# 14 ft gamefisher beginning to end



## acamp08 (Aug 16, 2008)

here are the pics of my 14 ft from beginning to end. hope you all like it


----------



## BassNBob (Aug 16, 2008)

Are you going to keep theT/M in the rear or move it to the front as needed?


----------



## SVNET (Aug 16, 2008)

What was that red paint ? Paint remover ?

You went from the green paint to red paint to no paint, could you explain the process, just curious....


----------



## acamp08 (Aug 16, 2008)

im planning on leaving the trolling motor in the rear just mostly cause foot controls are too pricy. and as far as the paint goes it was green and camo when i bought it then the red was a spray on primer and the silver is actually a polished aluminum paint.


----------



## FishingBuds (Aug 16, 2008)

awsome job man =D> was this your first build?

whats the height of your seats?


----------



## phased (Aug 16, 2008)

Good job man...nice boat.


----------



## kemical (Aug 16, 2008)

acamp08 said:


> im planning on leaving the trolling motor in the rear just mostly cause foot controls are too pricy. and as far as the paint goes it was green and camo when i bought it then the red was a spray on primer and the silver is actually a polished aluminum paint.



sweet,, polished aluminum paint,, thumbs up.. makes it look clean


----------



## Waterwings (Aug 17, 2008)

Great job! 8)


----------



## fowlmood77 (Aug 17, 2008)

I only see one thing that might need some attention. Not sure how the law dogs are in your area, but your stern light looks a bit low. When under way at night, especially in a little boat, you want to make dang sure that others see you. Not to mention it is the law. 

https://www.nmsc.gov.au/lights.html
A stern light is located near the stern to show a white light over an arc of the horizon of *135°* behind the boat. On an outboard craft, it may be necessary to mount the stern light on a mast, or to one side of the boat, to avoid the motor obscuring the light.

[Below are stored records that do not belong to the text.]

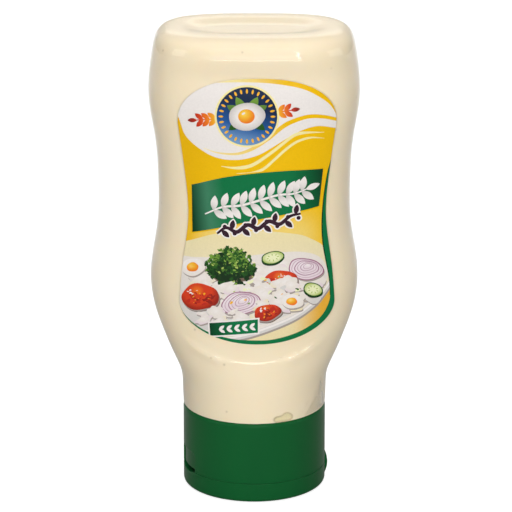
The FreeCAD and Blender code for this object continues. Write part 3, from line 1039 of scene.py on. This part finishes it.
def flourish_layers():
    """A dark vine on a white ground under the banner."""
    vine = [(-14, 107.2), (-10.5, 109.6), (-6.5, 108), (-2.5, 110.8), (1.5, 109.4), (5.5, 112.2),
            (9.5, 111), (13.5, 114), (17.5, 114.8)]
    line = smooth_line(vine, 8)
    shapes = [stroke(vine, (0.8, 1.5, 1.5, 1.5, 0.8))]
    for i in range(4, len(line) - 2, 8):
        x, z = line[i]
        side = 1 if (i // 8) % 2 else -1
        shapes.append(leaf(x, z, 4.0, 2.0, 18 + side * 62))
        shapes.append(oval(x + 1.2, z - side * 1.35, 0.8, 0.8, 0, 12))
    halo = []
    for shape in shapes:
        middle = shape.mean(0)
        away = shape - middle
        halo.append(middle + away * (1 + 0.55 / np.maximum(np.linalg.norm(away, axis=1), 0.8))[:, None])
    halo[0] = stroke(vine, (1.8, 2.6, 2.6, 2.6, 1.8))
    return [(shape, even(WHITE)) for shape in halo] + [(shape, even(PLUM)) for shape in shapes]


def sprig(x, z, turn, count):
    """A leafy twig whose pointed leaves turn from gold to red towards the tip."""
    c, s = math.cos(math.radians(turn)), math.sin(math.radians(turn))
    step = 2.35
    reach = step * (count + 1)
    shade = fade((x, z), (x + c * reach, z + s * reach), YOLK, ORANGE, RED, RED_DARK)
    layers = [(stroke([(x - c, z - s), (x + c * reach, z + s * reach)], (0.8, 0.3)), shade)]
    for i in range(count):
        px, pz = x + c * step * i, z + s * step * i
        for side in (1, -1):
            layers.append((leaf(px, pz, 3.9, 1.9, turn + side * 42), shade))
    layers.append((leaf(x + c * step * count, z + s * step * count, 3.6, 1.7, turn), shade))
    return layers


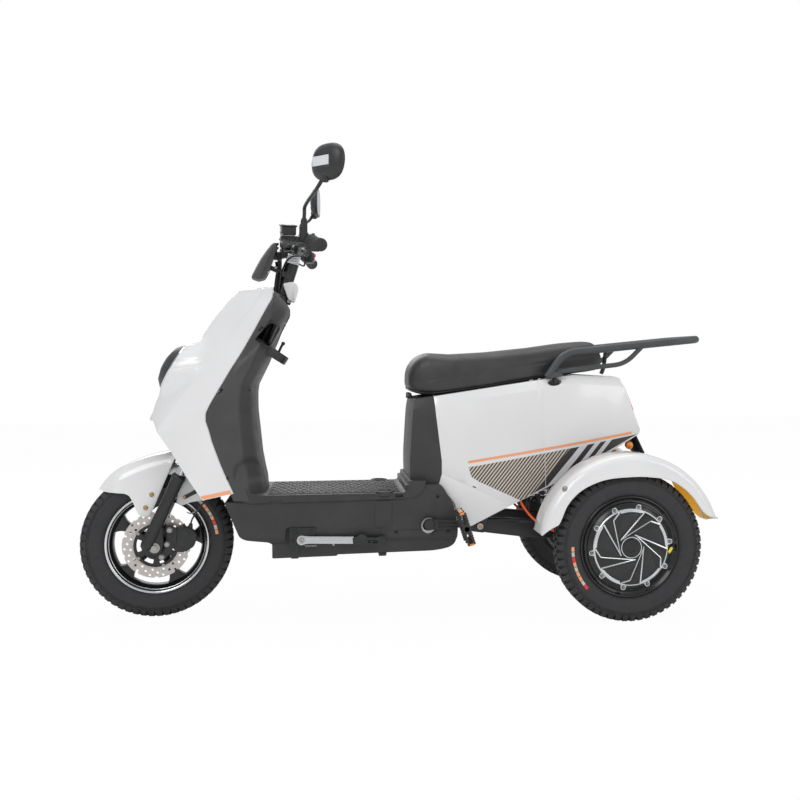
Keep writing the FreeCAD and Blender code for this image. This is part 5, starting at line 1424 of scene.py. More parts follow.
def rear_body():
    """Hollow body split into its covers; returns the uncut body that the films follow."""
    whole = keep_inside(rear_solid(0), slab("body_outline", BODY_OUTLINE, -200, 200))
    modify(whole, "BEVEL", width=0.009, segments=4, limit_method="ANGLE", angle_limit=math.radians(52))
    with editing(close_up(whole)) as bm:
        bmesh.ops.triangulate(bm, faces=bm.faces)
    plain = clone(whole, "body_face")
    inner = keep_inside(rear_solid(3), slab("hollow_outline", [
        (711, 340), (709, 436), (717, 570), (720, 604), (722, 730), (1320, 730), (1322, 662), (1338, 637),
        (1364, 567),
        (1384, 515), (1376, 501), (1290, 430), (1090, 300), (900, 220)], -200, 200))
    opening = slab("top_opening", [(782, 560), (782, 740), (1160, 740), (1160, 560)], -106, 106)
    carve(whole, inner, opening)
    feet = []
    for side in SIDES:
        oval = [[at(1123 + 21 * math.cos(a), side * (135.5 + 9 * math.sin(a)), z)
                 for a in (math.radians(15 * k) for k in range(24))] for z in (600, 700)]
        feet.append(skin("rack_slot", oval, closed=True, ends=True))
    window = slab("lamp_window", [(1308, 634), (1420, 634), (1420, 570), (1308, 570)], -97, 97)
    carve(whole, *feet, window)
    parts = {}
    for name, outline in SPLITS.items():
        piece = keep_inside(clone(whole, name), slab("split", outline, -220, 220))
        soften(piece, 0.0009, 2, 30)
        parts[name] = piece
    bpy.data.objects.remove(whole)
    slots = [slab("panel_slot", [(883, 361), (893, 357), (894, 360), (884, 364)], side * 120, side * 160)
             for side in SIDES]
    carve(parts["side_covers"], *slots)
    finish(parts["seat_box_cover"], "chassis", "black_plastic", DARK_MOULDING, ["seat_box_front"])
    for name, replaced in (("side_covers", ["side_panel_left", "side_panel_right"]),
                           ("lower_covers", ["lower_panels"]), ("tail_cover", ["tail_panel"])):
        finish(parts[name], "chassis", "white_paint", WHITE, replaced)
    return plain


REAR_FACE = rear_body()


def tail_lamp():
    lamp = keep_inside(rear_solid(0), slab("lamp_zone",
                                           [(1330, 632), (1350, 632), (1357, 619), (1374, 576), (1373, 572),
                                                         (1330, 572)], -95.5, 95.5))
    soften(lamp, 0.002)
    ribs = []
    for y in range(-84, 85, 12):
        rib = bar("lamp_rib", [at(1354, y, 626), at(1374, y, 577)], 1.0, 8, smooth=False)
        ribs.append(paint(rib, RED_LENS))
    back = slab("lamp_back", [(1323, 637), (1330.5, 637), (1330.5, 567), (1323, 567)], -100, 100)
    assemble("tail_lamp_lens", [paint(lamp, RED_LENS), paint(back, BLACK_PLASTIC), *ribs], "chassis",
             "red_lens", "tail_lamp")


tail_lamp()


# Films on the side panels: plain stripes, hatching and bars

def line_cross(a, b, c, d):
    """Where the lines a-b and c-d meet."""
    r, s = b - a, d - c
    t = ((c - a).x * s.y - (c - a).y * s.x) / (r.x * s.y - r.y * s.x)
    return a + r * t


def side_films(plain):
    """Films on both flanks, each a thin sheet cut from the body's own surface."""
    top = (Vector((872, 417)), Vector((1364, 501)))
    rise = (Vector((1022, 320)), Vector((1380, 506)))
    films = []

    seam = [(1075.3, 656), (1076.7, 656), (1091.7, 494), (1094.7, 415), (1096.7, 353), (1095.3, 353),
            (1093.3, 415),
            (1090.3, 494)]

    def film(outline, material):
        sheet = keep_inside(clone(plain, "film"), slab("film_edge", [tuple(p) for p in outline], -200, 200))
        carve(sheet, slab("film_seam", seam, -210, 210))
        with editing(sheet) as bm:
            hidden = [f for f in bm.faces if abs(f.normal.y) < 0.3 or abs(f.calc_center_median().y) < 0.05]
            bmesh.ops.delete(bm, geom=hidden, context="FACES")
        films.append(paint(soften(wall(sheet, 0.00034, 1.0), 0), material))

    def band(x):
        """Slanting line from the upper edge at x to the rising lower edge."""
        up = line_cross(top[0], top[1], Vector((x, 0)), Vector((x, 1000)))
        return up, line_cross(up, up - Vector((1, 1.18)), *rise)
    film([(870, 435.5), (1361, 512.5), (1362, 505), (870, 428)], ORANGE)
    film([(872, 417), (879, 391), (901, 376), (1022, 320), band(1168)[1], band(1168)[0]], HATCH)
    edges = (1168, 1196, 1222, 1244, 1262, 1280, 1298)
    for index, (start, end) in enumerate(zip(edges, edges[1:])):
        film([band(start)[0], band(start)[1], band(end)[1], band(end)[0]],
             LIGHT_GREY if index % 2 else DECAL_BLACK)
    film([band(1298)[0], band(1298)[1], (1378, 504), (1364, 501)], DECAL_BLACK)
    bpy.data.objects.remove(plain)
    assemble("side_panel_films", films, "chassis", "white_paint")


side_films(REAR_FACE)


# Fenders

SKIRT = [(17.4, 257), (18.2, 250), (19.6, 240), (23, 227), (29, 221), (41, 219), (58, 214), (75, 200),
         (95, 195),
         (115, 205), (133, 216), (146, 219), (154.5, 216.5), (160.8, 217.6), (163, 224), (165, 233),
         (168, 246),
         (170.6, 257)]


SKIRT_LINE = [(p.x, p.y) for p in through([(degrees, edge, 0) for degrees, edge in SKIRT], 320)]


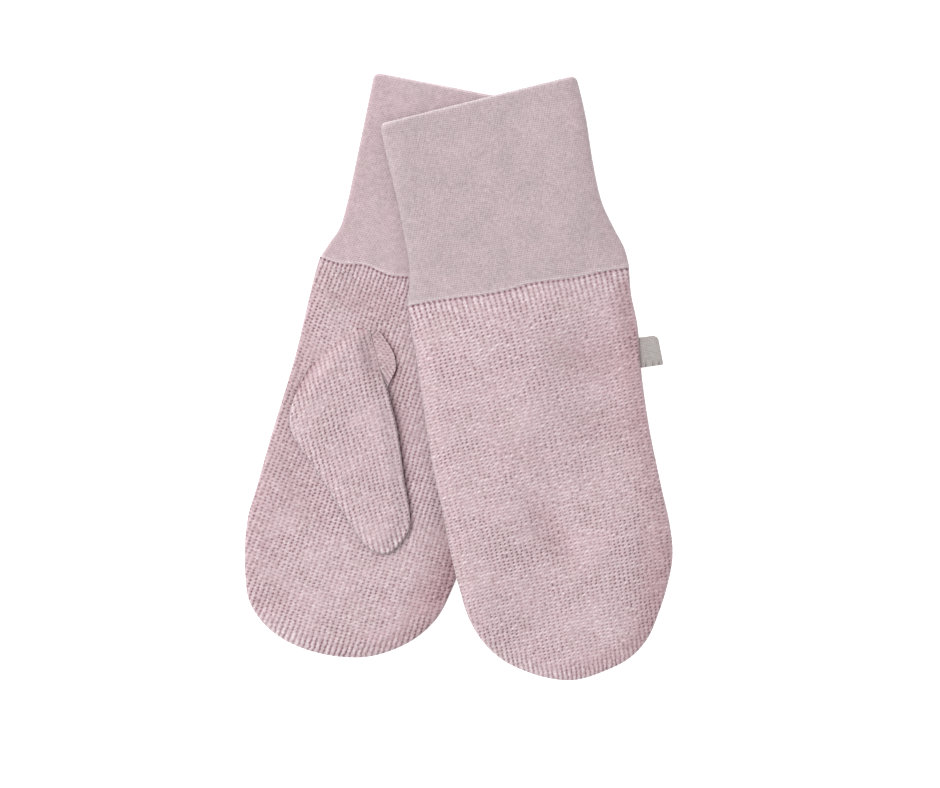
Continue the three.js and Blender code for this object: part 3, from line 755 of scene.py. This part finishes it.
def make_cuff(m, folds, tones_and_painted_sides):
    """A flattened ring of cloth, open at both ends: two outer and two inner faces, joined at the ends."""
    rows, base = m["cuff_rows"], m["hand_base"]
    long = rows[-1][0] - rows[0][0]
    outer, inner = CUFF_OUTER_ROWS, CUFF_INNER_ROWS
    few = CUFF_END_ROWS[:4]
    between = np.arange(outer["from"], long - outer["to_seam"], outer["apart"])
    outer_rows = np.concatenate([CUFF_END_ROWS, between, long - CUFF_END_ROWS[::-1]])
    between = np.linspace(inner["from"], long - inner["to_seam"], inner["count"])
    inner_rows = np.concatenate([few, between, long - few[::-1]])
    net = {"points": [], "heights": [], "u": [], "v": [], "tone_and_painted_light": [], "end": [], "cells": []}

    def add_face(stations, is_outer, way):
        """Adds the face that looks up or down, of the outer or the inner layer."""
        wall = 0 if is_outer else CUFF_WALL
        points, side = cuff_layer(rows, stations, wall)
        shape = points.shape[:2]
        flat = points.reshape(-1, 2)
        end = np.repeat(np.minimum(stations, long - stations), shape[1])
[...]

Not pickin on ya, just trying to keep you out of trouble and/or harms way. 

Otherwise, Great Build!!! =D>


----------



## SlimeTime (Aug 17, 2008)

fowlmood77 said:


> I only see one thing that might need some attention. Not sure how the law dogs are in your area, but your stern light looks a bit low.



Some are extendable....you loosen the nut, raise them & retighten the nut. Not like the stow-aways.

Nice job on the boat!

ST


----------



## acamp08 (Aug 18, 2008)

ya it is expandable. thanks for the concern though


----------



## Victor Coar (Aug 18, 2008)

NICELY DONE!!


----------



## dedawg1149 (Aug 18, 2008)

congrats,nice job now go get some fish :fishing2:


----------